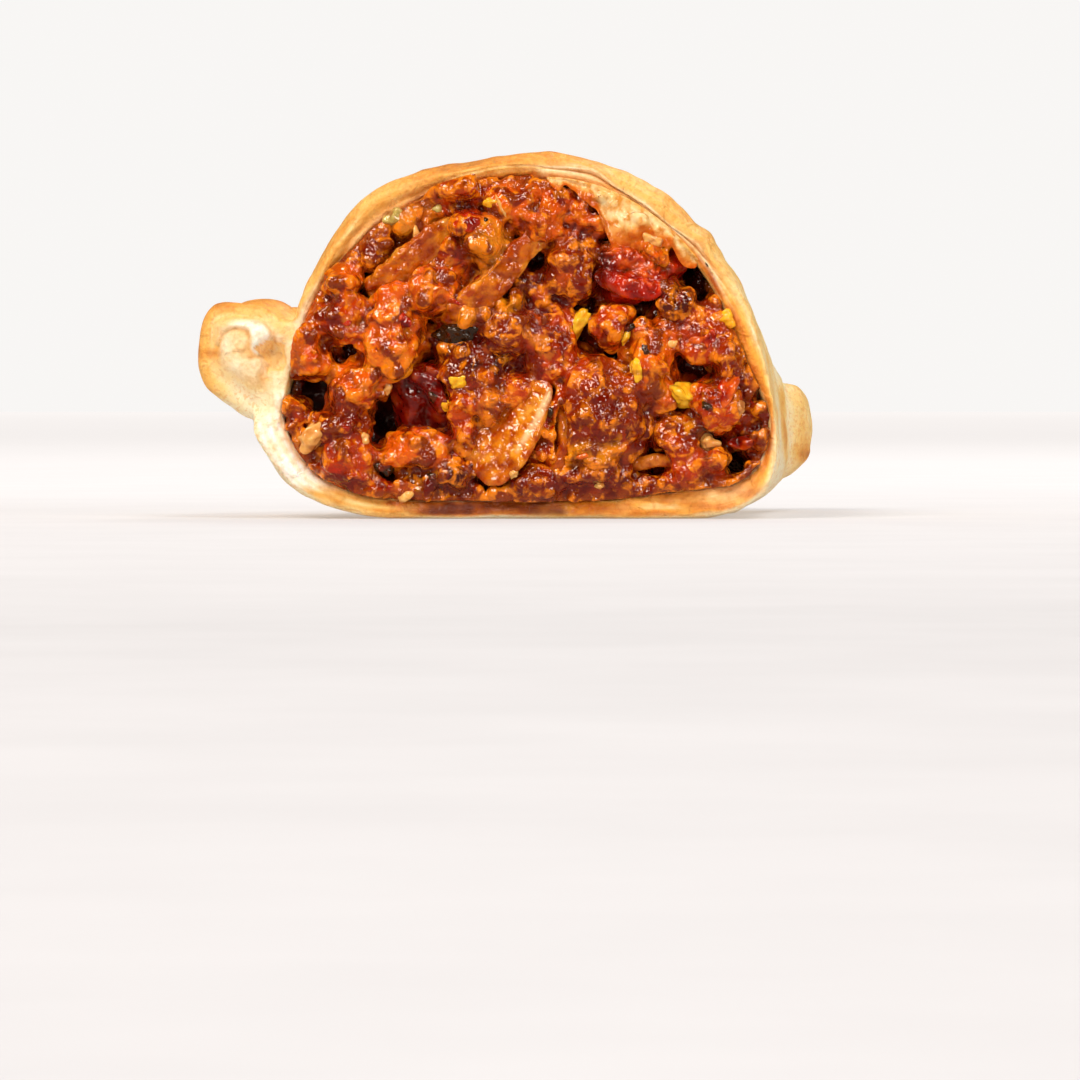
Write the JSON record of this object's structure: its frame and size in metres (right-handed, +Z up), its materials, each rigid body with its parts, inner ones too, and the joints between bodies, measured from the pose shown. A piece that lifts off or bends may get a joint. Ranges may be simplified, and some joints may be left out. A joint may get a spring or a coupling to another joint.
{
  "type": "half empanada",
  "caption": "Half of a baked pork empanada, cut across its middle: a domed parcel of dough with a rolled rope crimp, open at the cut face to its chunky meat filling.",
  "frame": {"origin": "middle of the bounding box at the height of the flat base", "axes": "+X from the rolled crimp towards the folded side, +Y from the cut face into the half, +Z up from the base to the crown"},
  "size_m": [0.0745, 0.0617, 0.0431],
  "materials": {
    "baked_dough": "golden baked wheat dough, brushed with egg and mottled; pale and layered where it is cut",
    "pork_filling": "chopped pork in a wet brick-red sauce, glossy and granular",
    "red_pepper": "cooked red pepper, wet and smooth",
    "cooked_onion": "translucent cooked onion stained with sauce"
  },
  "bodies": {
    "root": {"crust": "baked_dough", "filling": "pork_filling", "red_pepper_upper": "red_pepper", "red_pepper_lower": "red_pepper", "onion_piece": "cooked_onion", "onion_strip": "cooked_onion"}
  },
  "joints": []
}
::::
### EXERCISE REQUIREMENTS
Lines containing the word "materials" are to be tallied; report only the total.

### THE SOLUTION
2